(Exercise details): Below is a listing; reproduce each line of it exactly.

(Material provided):
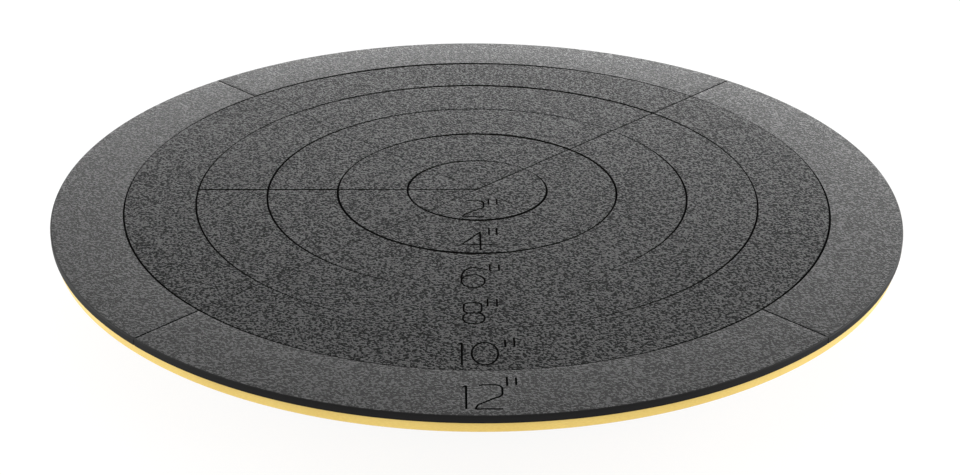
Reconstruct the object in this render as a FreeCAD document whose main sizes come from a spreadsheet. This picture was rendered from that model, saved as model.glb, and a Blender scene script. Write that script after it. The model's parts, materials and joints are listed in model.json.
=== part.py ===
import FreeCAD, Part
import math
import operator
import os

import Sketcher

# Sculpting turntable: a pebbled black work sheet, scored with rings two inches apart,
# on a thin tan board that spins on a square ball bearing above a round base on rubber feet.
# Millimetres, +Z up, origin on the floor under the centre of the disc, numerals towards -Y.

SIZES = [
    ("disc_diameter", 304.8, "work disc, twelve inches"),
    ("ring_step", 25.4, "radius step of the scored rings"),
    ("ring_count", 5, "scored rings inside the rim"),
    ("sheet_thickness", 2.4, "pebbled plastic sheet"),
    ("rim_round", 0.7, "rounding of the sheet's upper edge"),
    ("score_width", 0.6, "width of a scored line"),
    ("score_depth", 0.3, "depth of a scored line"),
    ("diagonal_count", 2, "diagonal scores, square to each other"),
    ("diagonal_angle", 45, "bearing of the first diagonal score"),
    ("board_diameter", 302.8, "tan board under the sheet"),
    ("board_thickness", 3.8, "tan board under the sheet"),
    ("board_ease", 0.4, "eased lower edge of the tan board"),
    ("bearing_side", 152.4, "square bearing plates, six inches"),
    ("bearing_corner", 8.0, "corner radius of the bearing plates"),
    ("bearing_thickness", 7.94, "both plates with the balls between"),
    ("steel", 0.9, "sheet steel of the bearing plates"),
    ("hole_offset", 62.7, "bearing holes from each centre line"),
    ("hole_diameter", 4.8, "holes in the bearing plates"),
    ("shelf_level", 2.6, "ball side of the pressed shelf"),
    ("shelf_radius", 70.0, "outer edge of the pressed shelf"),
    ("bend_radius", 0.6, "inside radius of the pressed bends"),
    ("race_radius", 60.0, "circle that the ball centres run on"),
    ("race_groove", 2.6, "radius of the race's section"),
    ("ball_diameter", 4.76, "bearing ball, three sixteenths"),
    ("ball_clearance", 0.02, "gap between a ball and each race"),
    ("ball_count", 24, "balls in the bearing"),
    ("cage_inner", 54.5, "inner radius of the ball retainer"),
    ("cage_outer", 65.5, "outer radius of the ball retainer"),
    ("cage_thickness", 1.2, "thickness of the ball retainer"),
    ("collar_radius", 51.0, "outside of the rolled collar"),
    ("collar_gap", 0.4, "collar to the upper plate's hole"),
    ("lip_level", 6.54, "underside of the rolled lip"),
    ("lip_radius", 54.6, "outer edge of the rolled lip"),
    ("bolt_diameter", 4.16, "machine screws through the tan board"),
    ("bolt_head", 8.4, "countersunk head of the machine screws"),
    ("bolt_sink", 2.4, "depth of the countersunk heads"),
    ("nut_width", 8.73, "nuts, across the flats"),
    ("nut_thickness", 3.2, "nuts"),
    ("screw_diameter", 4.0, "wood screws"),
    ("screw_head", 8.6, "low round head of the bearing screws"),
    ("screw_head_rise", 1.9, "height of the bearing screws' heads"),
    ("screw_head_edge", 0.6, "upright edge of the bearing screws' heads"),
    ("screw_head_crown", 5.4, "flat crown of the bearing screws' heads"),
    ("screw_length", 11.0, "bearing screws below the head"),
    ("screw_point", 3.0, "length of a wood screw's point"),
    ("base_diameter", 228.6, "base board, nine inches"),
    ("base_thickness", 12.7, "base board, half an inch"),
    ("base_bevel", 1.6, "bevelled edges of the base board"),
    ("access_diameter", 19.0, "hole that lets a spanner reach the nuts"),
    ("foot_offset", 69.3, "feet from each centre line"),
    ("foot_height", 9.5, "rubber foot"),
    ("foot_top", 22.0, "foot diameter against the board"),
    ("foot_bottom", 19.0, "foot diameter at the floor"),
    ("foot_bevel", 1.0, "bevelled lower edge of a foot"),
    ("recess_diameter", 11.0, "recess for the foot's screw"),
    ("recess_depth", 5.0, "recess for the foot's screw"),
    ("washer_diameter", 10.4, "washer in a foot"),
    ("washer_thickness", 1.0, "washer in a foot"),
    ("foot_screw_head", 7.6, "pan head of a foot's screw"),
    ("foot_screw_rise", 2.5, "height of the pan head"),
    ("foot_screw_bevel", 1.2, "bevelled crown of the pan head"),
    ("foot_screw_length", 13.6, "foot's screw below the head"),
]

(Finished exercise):
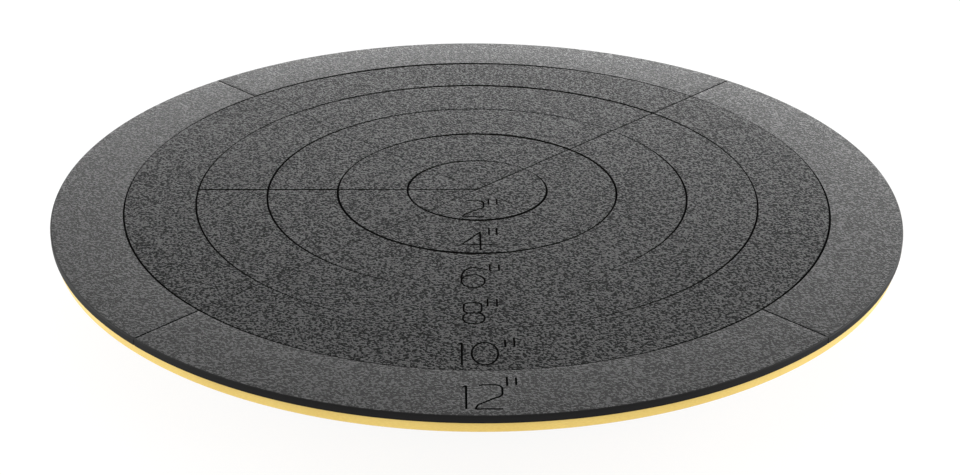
Reconstruct the object in this render as a FreeCAD document whose main sizes come from a spreadsheet. This picture was rendered from that model, saved as model.glb, and a Blender scene script. Write that script after it. The model's parts, materials and joints are listed in model.json.
=== part.py ===
import FreeCAD, Part
import math
import operator
import os

import Sketcher

# Sculpting turntable: a pebbled black work sheet, scored with rings two inches apart,
# on a thin tan board that spins on a square ball bearing above a round base on rubber feet.
# Millimetres, +Z up, origin on the floor under the centre of the disc, numerals towards -Y.

SIZES = [
    ("disc_diameter", 304.8, "work disc, twelve inches"),
    ("ring_step", 25.4, "radius step of the scored rings"),
    ("ring_count", 5, "scored rings inside the rim"),
    ("sheet_thickness", 2.4, "pebbled plastic sheet"),
    ("rim_round", 0.7, "rounding of the sheet's upper edge"),
    ("score_width", 0.6, "width of a scored line"),
    ("score_depth", 0.3, "depth of a scored line"),
    ("diagonal_count", 2, "diagonal scores, square to each other"),
    ("diagonal_angle", 45, "bearing of the first diagonal score"),
    ("board_diameter", 302.8, "tan board under the sheet"),
    ("board_thickness", 3.8, "tan board under the sheet"),
    ("board_ease", 0.4, "eased lower edge of the tan board"),
    ("bearing_side", 152.4, "square bearing plates, six inches"),
    ("bearing_corner", 8.0, "corner radius of the bearing plates"),
    ("bearing_thickness", 7.94, "both plates with the balls between"),
    ("steel", 0.9, "sheet steel of the bearing plates"),
    ("hole_offset", 62.7, "bearing holes from each centre line"),
    ("hole_diameter", 4.8, "holes in the bearing plates"),
    ("shelf_level", 2.6, "ball side of the pressed shelf"),
    ("shelf_radius", 70.0, "outer edge of the pressed shelf"),
    ("bend_radius", 0.6, "inside radius of the pressed bends"),
    ("race_radius", 60.0, "circle that the ball centres run on"),
    ("race_groove", 2.6, "radius of the race's section"),
    ("ball_diameter", 4.76, "bearing ball, three sixteenths"),
    ("ball_clearance", 0.02, "gap between a ball and each race"),
    ("ball_count", 24, "balls in the bearing"),
    ("cage_inner", 54.5, "inner radius of the ball retainer"),
    ("cage_outer", 65.5, "outer radius of the ball retainer"),
    ("cage_thickness", 1.2, "thickness of the ball retainer"),
    ("collar_radius", 51.0, "outside of the rolled collar"),
    ("collar_gap", 0.4, "collar to the upper plate's hole"),
    ("lip_level", 6.54, "underside of the rolled lip"),
    ("lip_radius", 54.6, "outer edge of the rolled lip"),
    ("bolt_diameter", 4.16, "machine screws through the tan board"),
    ("bolt_head", 8.4, "countersunk head of the machine screws"),
    ("bolt_sink", 2.4, "depth of the countersunk heads"),
    ("nut_width", 8.73, "nuts, across the flats"),
    ("nut_thickness", 3.2, "nuts"),
    ("screw_diameter", 4.0, "wood screws"),
    ("screw_head", 8.6, "low round head of the bearing screws"),
    ("screw_head_rise", 1.9, "height of the bearing screws' heads"),
    ("screw_head_edge", 0.6, "upright edge of the bearing screws' heads"),
    ("screw_head_crown", 5.4, "flat crown of the bearing screws' heads"),
    ("screw_length", 11.0, "bearing screws below the head"),
    ("screw_point", 3.0, "length of a wood screw's point"),
    ("base_diameter", 228.6, "base board, nine inches"),
    ("base_thickness", 12.7, "base board, half an inch"),
    ("base_bevel", 1.6, "bevelled edges of the base board"),
    ("access_diameter", 19.0, "hole that lets a spanner reach the nuts"),
    ("foot_offset", 69.3, "feet from each centre line"),
    ("foot_height", 9.5, "rubber foot"),
    ("foot_top", 22.0, "foot diameter against the board"),
    ("foot_bottom", 19.0, "foot diameter at the floor"),
    ("foot_bevel", 1.0, "bevelled lower edge of a foot"),
    ("recess_diameter", 11.0, "recess for the foot's screw"),
    ("recess_depth", 5.0, "recess for the foot's screw"),
    ("washer_diameter", 10.4, "washer in a foot"),
    ("washer_thickness", 1.0, "washer in a foot"),
    ("foot_screw_head", 7.6, "pan head of a foot's screw"),
    ("foot_screw_rise", 2.5, "height of the pan head"),
    ("foot_screw_bevel", 1.2, "bevelled crown of the pan head"),
    ("foot_screw_length", 13.6, "foot's screw below the head"),
]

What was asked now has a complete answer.